Outside of Legacy Lands, Life From the Loam sees healthy play in Legacy Pox decks. Focused on using Smallpox effects to keep your opponent’s board empty, Life From the Loam can recur key lands like Eumidian Hatchery to help break parity. This archetype was considered fringe just a year ago, but is now quite popular after making a top-four appearance in North America’s 2025 Eternal Weekend event.

Outside of Legacy, Life From the Loam is also a Commander staple, commonly appearing in graveyard-focused decks. Whether you’re creating Zombie Druids with Teval, the Balanced Scale, or recurring sacrificed lands from Hearthhull, the Worldseed, Life From the Loam is an instant add for a ton of recent precon Commanders. Thanks in part to this, Life From the Loam sees play in over 176,000 Commander decks according to EDHREC.

MTG Treasure Cruise

Banned in Legacy, Modern, and Pauper, Treasure Cruise is the reward that awaits players who top 32 2026’s Vintage Eternal Weekend events. More often than not, this sorcery often ends up drawing three cards for just one mana, which has even led the card to become Restricted in Vintage. Fetch Lands are commonly the issue here, both fuelling Treasure Cruise for free while making blue effortless to include in any manabase.

Thanks to this, Treasure Cruise sees play in basically every Vintage deck there is. From Lurrus Control to Doomsday, almost every Vintage deck that can afford to run Fetch Lands has this sorcery in the 99. Only hyper-specific decks, like Bazaar Dredge and Shops, tend to omit the card.
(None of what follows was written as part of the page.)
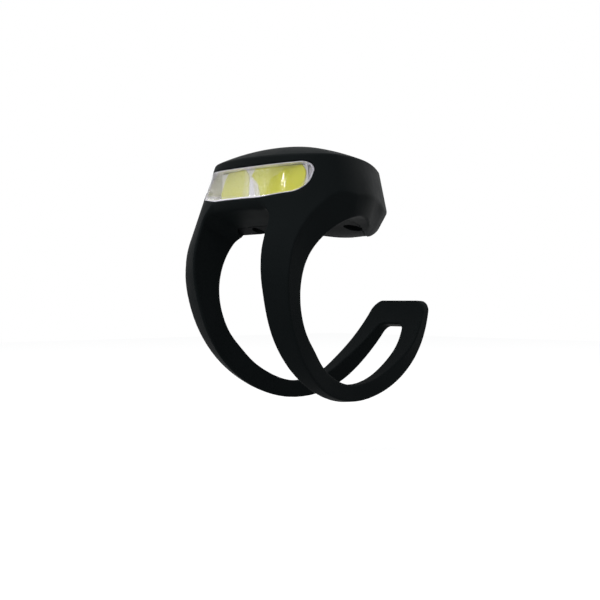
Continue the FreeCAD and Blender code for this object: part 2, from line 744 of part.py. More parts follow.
def make_lights(shapes):
    lens = window_prism(FIT, HEAD_FRONT + HEAD_WIDEST_Y)
    lens = lens.common(wall_solid(-LENS_RECESS))
    lens = lens.cut(prism(-SLEEVE_WALL, 0, REACH))
    pocket = window_prism(LENS_RIM + FIT).common(prism(-LENS_BACK_INSET, 0, REACH))
    shapes["lens"] = lens.cut(pocket)
    tray = window_prism(LENS_RIM + 2 * FIT, MODULE_DEPTH)
    tray = tray.common(prism(-LENS_BACK_INSET - FIT, 0, REACH))
    back = FIELD_THICKNESS + LIGHT_BOARD_THICKNESS
    bracket = []
    pins = []
    for side, label in ((-1, "left"), (1, "right")):
        start = FIELD_GAP
        length = FIELD_HALF_LENGTH - FIELD_GAP
        field = field_box(side, start + FIELD_MARGIN, length - 2 * FIELD_MARGIN, 0.0, FIELD_THICKNESS, 0.0)
        board = field_box(side, start, length, FIELD_THICKNESS, LIGHT_BOARD_THICKNESS, FIELD_MARGIN)
        shapes["light_field_" + label] = field
        shapes["light_board_" + label] = board
        channel = field_box(side, -FIELD_GAP, length + 2 * FIELD_GAP, -REACH, REACH + FIELD_THICKNESS, FIT)
        seat = field_box(side, 0.0, FIELD_HALF_LENGTH + FIT, FIELD_THICKNESS, back, FIELD_MARGIN + FIT)
        behind = field_box(side, -FIELD_HALF_LENGTH, 3 * FIELD_HALF_LENGTH, back, REACH, REACH / 2)
        half_space = box(*sorted((0, side * REACH)), -REACH, REACH, 0, REACH)
        tray = tray.cut(channel.fuse(seat).fuse(behind).common(half_space))
        slab = box(
            *sorted((0.0, side * FIELD_HALF_LENGTH)),
            FIELD_APEX_Y + back, FIELD_APEX_Y + back + BRACKET_THICKNESS,
            WINDOW_MID_Z - BRACKET_HEIGHT / 2, WINDOW_MID_Z + BRACKET_HEIGHT / 2,
        )
        bracket.append(tilted(slab, side).common(half_space))
    slope = math.tan(math.radians(FIELD_ANGLE))
    lean = math.cos(math.radians(FIELD_ANGLE))
    board_front = POST_FRONT_Y - POST_RADIUS
    pin_z = WINDOW_MID_Z + BRACKET_HEIGHT / 2 + 2 * PIN_RADIUS
    for x in PIN_PLACES:
        start_y = FIELD_APEX_Y + back / lean + (abs(x) + PIN_RADIUS) * slope + FIT
        pins.append(Part.makeCylinder(PIN_RADIUS, board_front - start_y, Vector(x, start_y, pin_z), Vector(0, 1, 0)))
    shapes["reflector"] = tray
    shapes["light_bracket"] = bracket[0].fuse(bracket[1])
    shapes["light_pins"] = Part.makeCompound(pins)


def make_leads(shapes):
    low = BOARD_BOTTOM - LEAD_DROP
    reach = BATTERY_REAR_Y + LEAD_LOOP
    leads = []
    for x in (-LEAD_X, LEAD_X):
        leads.append(lead([
            Vector(x, BATTERY_REAR_Y, low),
            Vector(x, reach, low),
            Vector(x, reach, BOARD_BOTTOM),
        ]))
    shapes["battery_leads"] = Part.makeCompound(leads)


def lead(points):
    """Round wire along two runs that meet at a right angle, with a bend between them."""
    first, corner, last = points
    way_in = (corner - first).normalize()
    way_out = (last - corner).normalize()
    enter = corner - way_in * LEAD_BEND
    leave = corner + way_out * LEAD_BEND
    centre = enter + way_out * LEAD_BEND
    middle = centre + (way_in - way_out).normalize() * LEAD_BEND
    path = Part.Wire([
        Part.makeLine(first, enter),
        Part.Arc(enter, middle, leave).toShape(),
        Part.makeLine(leave, last),
    ])
    profile = Part.Wire(Part.Circle(first, way_in, LEAD_RADIUS).toShape())
    return path.makePipeShell([profile], True, False)


def main():
    shapes = {}
    shapes["sleeve"] = make_sleeve()
    make_strap(shapes)
    make_button(shapes)
    make_base(shapes)
    make_case(shapes)
    make_board(shapes)
    make_battery(shapes)
    make_lights(shapes)
    make_leads(shapes)
    os.makedirs("parts", exist_ok=True)
    for name, shape in shapes.items():
        solids = shape.Solids
        print(name, "solids", len(solids), "valid", shape.isValid(), "volume", round(shape.Volume, 2))
        shape.exportStep("parts/%s.step" % name)


main()
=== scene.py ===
import json
import math

import bpy
import numpy as np
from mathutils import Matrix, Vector


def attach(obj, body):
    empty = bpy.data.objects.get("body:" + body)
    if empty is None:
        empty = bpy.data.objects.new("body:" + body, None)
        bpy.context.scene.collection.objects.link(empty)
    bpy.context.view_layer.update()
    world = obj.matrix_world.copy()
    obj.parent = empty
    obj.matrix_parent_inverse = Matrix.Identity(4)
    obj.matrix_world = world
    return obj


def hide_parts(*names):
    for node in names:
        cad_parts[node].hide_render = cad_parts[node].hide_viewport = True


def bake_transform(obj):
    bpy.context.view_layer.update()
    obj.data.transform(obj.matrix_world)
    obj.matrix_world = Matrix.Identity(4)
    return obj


# Silicone handlebar headlight. Lengths are in millimetres until a mesh is made, in the frame of the
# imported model: the origin is on the seat axis, +X along the bar, the light shines along -Y, +Z is up.

MM = 0.001
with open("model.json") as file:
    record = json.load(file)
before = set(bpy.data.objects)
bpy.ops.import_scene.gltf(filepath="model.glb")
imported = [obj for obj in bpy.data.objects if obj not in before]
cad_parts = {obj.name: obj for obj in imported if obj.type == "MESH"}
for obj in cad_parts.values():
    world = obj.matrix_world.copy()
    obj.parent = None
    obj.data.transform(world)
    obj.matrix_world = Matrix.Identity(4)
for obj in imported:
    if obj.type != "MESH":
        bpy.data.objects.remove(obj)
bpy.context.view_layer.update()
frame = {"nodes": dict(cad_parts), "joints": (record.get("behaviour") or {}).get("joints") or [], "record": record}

# Seat and strap
SEAT_RADIUS = 14.75
SEAT_END_Y = 2.56
SEAT_END_ANGLE = 200.0
STRAP_END_ANGLE = 356.9
SLOT_END_ANGLE = 345.3
SLOT_END_CORNER = 1.3
TAB_CORNER = 2.4
SLOT_CORNER = 2.6
SLOT_FRONT = (-18.5, 15.9)
SLOT_REAR = (-8.9, 11.75)

# Head
HEAD_FRONT = 16.9
HEAD_HALF_WIDTH = 16.8
HEAD_WIDEST_Y = -7.7
HEAD_NOSE = 20.2
NOSE_RADIUS = 3.4
NOSE_SLANT = math.radians(52.0)
FRONT_HANDLE = 10.0
CORNER_HANDLE = 4.5
SIDE_HANDLE = 9.0
TAIL_HANDLE = 8.5
RIM_Z = 26.1
EDGE_Z = 18.6
EDGE_DROP = 1.3
DRAFT = math.tan(math.radians(18.3))
REAR_DRAFT = math.tan(math.radians(11.3))
BAND = math.tan(math.radians(21.8))
REAR_BAND = math.tan(math.radians(28.0))
DOME_RISE = 3.1
DOME_CENTRE_Y = -4.6
POD_BOTTOM = 16.4

# Stretches over which one surface of the silicone runs over into the next: start, then length
DRAFT_CHANGE_Y = (-2.0, 14.0)
BAND_CHANGE_Y = (6.0, 10.0)
TAIL_CHANGE_Y = (6.0, 6.0)
SIDE_CHANGE_Y = (-9.0, 8.0)
FACE_CHANGE_Z = (5.0, 7.0)
CHIN_CHANGE = (0.5, 3.0)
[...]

Outside of Vintage, Treasure Cruise sees tons of play in Commander. Appearing in any deck that can reliably fuel the graveyard, the card appears in over 189,000 decks according to EDHREC, making it a super staple. Regardless of whether you want to include them in your Vintage or Commander decks, this Treasure Cruise could have a ton of demand for it, pushing prices up further.

Eternal Weekend Date Conflicts

While the Eternal Weekend promos are, as usual, general slam dunks, the same cannot be said about when 2026’s Eternal Weekend is happening. With North America’s Eternal Weekend taking place between October 29th and November 1st, many MTG players now have to decide between spending Halloween playing cards or with their family. As a result, a large number of North American players will be unable to attend their own Eternal Weekend event.

If that weren’t bad enough, Europe and Japan’s Eternal Weekend events both occur between December 3rd and 6th, frustrating players. A lot of Legacy and Vintage’s biggest fans attend all three Eternal Weekend events yearly, which is a literal impossibility at this point. This has many Legacy and Vintage content creators, in particular, up in arms.

Sadly, even with many players being unable to attend an Eternal Weekend for one reason or another, expecting a change seems unlikely. With how jam-packed Wizards’ calendar is nowadays, it’s become clear that some sacrifices are being made.